My test that contains surrogate pairs work if they are expressed like this

Assert.AreEqual("", _stringOperations.Reverse(""));

But if I express surrogate pairs like this

Assert.AreEqual("\u10000", _stringOperations.Reverse("\u10000"));

then the test fails. Is there an air-tight implementation that supports surrogate pairs as well?

If I have made any mistake above then please do point this out as I'm no Unicode expert.

looks like c# supports only \u digit digit digit digit http://msdn.microsoft.com/en-us/library/aa664669(v=vs.71).aspx — wiero, Mar 01 '14 at 13:14
That does seem to work but it goes into the if (cs.Length > 1) branch which suggests to me that this might be a different Unicode character to \u10000. The branch that it goes into is for composite characters, so it's probably a different character. Either way there still is a set of strings that can't be reversed using this method. We need a Unicode and C# expert to clear this all up. — Sachin Kainth, Mar 01 '14 at 14:02
I'm not really doing this for any particular purpose or project. I'm writing this code out of curiosity and so when I try to reverse \u10000 I don't actually care what it prints, I just want to correctly reverse it. — Sachin Kainth, Mar 01 '14 at 14:20

score 6 · Accepted Answer · edited Jun 20 '20 at 09:12

6

\u10000 is a string of two characters: က (Unicode code point 1000) followed by a 0 (which can be detected by inspecting the value of s in your method). If you reverse two characters, they won't match the input anymore.
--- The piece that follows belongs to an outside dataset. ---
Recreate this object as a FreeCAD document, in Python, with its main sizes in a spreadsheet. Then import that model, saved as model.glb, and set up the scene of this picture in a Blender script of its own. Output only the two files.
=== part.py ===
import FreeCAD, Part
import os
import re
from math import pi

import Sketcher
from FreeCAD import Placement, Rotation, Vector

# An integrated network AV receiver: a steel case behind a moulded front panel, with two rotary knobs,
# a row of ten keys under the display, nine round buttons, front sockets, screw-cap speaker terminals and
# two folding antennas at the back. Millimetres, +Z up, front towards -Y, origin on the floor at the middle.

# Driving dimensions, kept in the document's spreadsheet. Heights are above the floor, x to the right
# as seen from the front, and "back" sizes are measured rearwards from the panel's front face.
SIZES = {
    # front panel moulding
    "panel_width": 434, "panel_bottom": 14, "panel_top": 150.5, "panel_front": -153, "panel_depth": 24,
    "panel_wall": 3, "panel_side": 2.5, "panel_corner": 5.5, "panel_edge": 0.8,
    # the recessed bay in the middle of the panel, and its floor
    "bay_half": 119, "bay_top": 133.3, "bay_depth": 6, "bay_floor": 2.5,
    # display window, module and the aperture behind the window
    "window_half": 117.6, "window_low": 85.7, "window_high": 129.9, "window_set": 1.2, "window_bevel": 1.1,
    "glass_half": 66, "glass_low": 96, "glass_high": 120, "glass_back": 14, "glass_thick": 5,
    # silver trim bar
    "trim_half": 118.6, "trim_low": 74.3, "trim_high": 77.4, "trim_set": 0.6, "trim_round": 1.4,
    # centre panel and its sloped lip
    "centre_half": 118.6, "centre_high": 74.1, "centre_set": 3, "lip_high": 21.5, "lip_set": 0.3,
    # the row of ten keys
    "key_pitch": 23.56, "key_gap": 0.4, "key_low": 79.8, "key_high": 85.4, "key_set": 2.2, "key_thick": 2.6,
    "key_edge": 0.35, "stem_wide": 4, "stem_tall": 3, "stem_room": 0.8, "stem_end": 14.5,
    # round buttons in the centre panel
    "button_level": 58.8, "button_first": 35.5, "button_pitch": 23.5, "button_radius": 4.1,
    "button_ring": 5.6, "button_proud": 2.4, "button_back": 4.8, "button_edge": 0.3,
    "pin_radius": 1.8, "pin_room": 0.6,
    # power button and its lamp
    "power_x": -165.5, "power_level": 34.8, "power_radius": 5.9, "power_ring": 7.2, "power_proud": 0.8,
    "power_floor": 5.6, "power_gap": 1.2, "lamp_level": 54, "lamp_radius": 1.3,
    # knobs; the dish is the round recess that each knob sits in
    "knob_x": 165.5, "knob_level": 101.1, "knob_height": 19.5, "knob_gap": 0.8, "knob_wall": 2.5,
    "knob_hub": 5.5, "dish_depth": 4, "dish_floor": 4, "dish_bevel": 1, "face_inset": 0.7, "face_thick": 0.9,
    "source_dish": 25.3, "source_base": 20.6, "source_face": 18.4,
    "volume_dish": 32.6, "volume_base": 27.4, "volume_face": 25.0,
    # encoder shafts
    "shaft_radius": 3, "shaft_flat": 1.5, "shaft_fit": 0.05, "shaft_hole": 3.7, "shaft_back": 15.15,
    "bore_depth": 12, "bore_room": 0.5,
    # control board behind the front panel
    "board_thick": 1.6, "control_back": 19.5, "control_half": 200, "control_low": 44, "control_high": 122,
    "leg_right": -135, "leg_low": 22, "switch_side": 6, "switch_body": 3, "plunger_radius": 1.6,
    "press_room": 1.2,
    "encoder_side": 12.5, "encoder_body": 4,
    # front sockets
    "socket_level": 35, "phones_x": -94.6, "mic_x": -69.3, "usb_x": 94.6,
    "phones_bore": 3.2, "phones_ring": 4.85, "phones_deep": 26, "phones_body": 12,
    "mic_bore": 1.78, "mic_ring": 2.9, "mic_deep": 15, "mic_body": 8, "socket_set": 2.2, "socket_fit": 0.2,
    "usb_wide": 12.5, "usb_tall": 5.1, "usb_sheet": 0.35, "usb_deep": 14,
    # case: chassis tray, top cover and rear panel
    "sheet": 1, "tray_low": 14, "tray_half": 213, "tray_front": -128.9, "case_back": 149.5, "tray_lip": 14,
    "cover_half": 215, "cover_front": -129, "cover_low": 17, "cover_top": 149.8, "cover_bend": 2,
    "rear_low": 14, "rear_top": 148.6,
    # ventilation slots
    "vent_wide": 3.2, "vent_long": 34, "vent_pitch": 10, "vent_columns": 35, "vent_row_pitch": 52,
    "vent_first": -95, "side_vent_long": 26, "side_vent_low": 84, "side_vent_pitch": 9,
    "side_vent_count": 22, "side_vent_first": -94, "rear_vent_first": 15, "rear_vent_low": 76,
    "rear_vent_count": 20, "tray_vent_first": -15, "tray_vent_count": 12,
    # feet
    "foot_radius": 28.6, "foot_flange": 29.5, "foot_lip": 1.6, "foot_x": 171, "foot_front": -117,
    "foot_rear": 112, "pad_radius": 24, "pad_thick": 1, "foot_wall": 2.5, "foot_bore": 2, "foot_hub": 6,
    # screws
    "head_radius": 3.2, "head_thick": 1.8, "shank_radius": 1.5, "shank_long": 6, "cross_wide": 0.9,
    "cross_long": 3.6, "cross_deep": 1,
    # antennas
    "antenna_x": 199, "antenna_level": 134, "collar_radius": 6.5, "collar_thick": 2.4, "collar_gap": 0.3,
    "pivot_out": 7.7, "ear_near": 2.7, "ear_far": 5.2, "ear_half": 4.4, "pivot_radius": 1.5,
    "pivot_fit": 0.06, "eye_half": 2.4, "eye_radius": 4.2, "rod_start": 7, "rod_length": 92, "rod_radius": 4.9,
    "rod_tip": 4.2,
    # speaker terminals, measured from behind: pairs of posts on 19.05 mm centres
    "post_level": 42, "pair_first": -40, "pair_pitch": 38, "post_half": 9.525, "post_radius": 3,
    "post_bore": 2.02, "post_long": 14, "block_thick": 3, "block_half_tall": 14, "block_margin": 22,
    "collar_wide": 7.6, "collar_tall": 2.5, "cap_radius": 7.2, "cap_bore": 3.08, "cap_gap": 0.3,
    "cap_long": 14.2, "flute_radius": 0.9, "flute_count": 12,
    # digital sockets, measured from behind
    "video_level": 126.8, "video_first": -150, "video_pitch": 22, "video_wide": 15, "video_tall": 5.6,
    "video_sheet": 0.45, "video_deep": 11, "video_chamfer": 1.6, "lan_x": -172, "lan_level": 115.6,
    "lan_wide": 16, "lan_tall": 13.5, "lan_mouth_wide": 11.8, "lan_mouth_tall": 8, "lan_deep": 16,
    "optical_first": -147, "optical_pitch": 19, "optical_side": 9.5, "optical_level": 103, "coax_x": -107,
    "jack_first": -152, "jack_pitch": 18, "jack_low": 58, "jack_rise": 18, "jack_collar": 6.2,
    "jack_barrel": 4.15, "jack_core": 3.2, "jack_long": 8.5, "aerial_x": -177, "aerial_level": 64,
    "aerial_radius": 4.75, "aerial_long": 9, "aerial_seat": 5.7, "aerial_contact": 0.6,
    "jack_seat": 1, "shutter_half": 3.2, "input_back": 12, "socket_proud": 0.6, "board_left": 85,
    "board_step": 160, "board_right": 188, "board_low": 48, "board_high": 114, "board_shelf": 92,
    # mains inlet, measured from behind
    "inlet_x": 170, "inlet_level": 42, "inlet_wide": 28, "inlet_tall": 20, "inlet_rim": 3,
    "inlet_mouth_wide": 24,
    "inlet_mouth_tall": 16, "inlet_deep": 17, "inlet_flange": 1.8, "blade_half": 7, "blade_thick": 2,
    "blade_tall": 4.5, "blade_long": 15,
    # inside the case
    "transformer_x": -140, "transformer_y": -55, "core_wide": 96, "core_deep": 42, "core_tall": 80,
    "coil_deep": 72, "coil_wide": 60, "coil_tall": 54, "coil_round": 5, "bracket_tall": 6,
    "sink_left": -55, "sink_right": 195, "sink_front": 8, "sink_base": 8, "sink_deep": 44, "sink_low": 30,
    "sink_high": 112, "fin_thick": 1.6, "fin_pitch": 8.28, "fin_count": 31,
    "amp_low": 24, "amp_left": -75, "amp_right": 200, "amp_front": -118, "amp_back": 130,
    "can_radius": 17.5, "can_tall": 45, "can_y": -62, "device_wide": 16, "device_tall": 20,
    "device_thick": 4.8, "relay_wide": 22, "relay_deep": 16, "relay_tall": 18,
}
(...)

It seems you're after Unicode Character 'LINEAR B SYLLABLE B008 A' (U+10000) with hexadecimal code point 10000. From Unicode character escape sequences on MSDN:

\u hex-digit hex-digit hex-digit hex-digit

\U hex-digit hex-digit hex-digit hex-digit hex-digit hex-digit hex-digit hex-digit

So you'll have to use either four or eight digits.

Use \U00010000 (notice the capital U) or \uD800\uDC00 instead of \u10000.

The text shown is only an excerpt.